— BEGIN RECORDED INFORMATION —

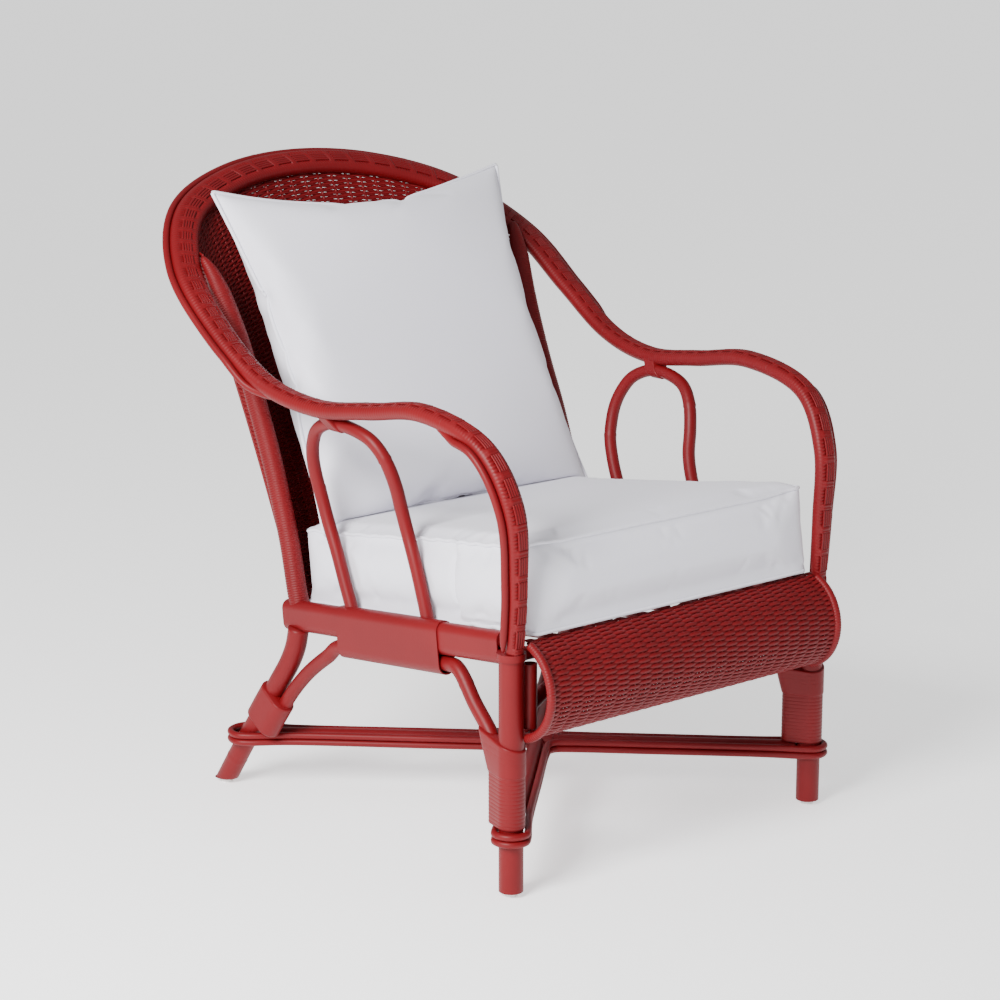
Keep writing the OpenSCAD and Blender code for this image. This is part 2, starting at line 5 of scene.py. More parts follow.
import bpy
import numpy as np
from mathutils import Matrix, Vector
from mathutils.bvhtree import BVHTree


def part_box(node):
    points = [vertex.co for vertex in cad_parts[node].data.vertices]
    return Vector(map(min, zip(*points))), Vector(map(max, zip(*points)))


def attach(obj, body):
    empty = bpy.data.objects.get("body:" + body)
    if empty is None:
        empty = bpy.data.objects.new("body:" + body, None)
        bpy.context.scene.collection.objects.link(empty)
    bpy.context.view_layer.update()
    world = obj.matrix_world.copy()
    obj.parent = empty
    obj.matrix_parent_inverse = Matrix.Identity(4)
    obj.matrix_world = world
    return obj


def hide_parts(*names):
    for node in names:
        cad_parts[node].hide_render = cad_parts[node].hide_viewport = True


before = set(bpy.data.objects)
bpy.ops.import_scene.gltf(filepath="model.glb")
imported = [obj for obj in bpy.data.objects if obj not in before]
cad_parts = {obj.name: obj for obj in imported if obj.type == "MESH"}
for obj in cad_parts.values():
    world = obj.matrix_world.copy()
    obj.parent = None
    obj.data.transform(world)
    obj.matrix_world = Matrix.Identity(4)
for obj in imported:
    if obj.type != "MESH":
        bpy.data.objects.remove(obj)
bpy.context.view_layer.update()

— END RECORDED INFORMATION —

- **INSTRUCTIONS FOR THE TASK**
For the material, find the number of lines holding the word "data" and give that figure and nothing more.

- **RESPONSE TO THIS EXERCISE**
7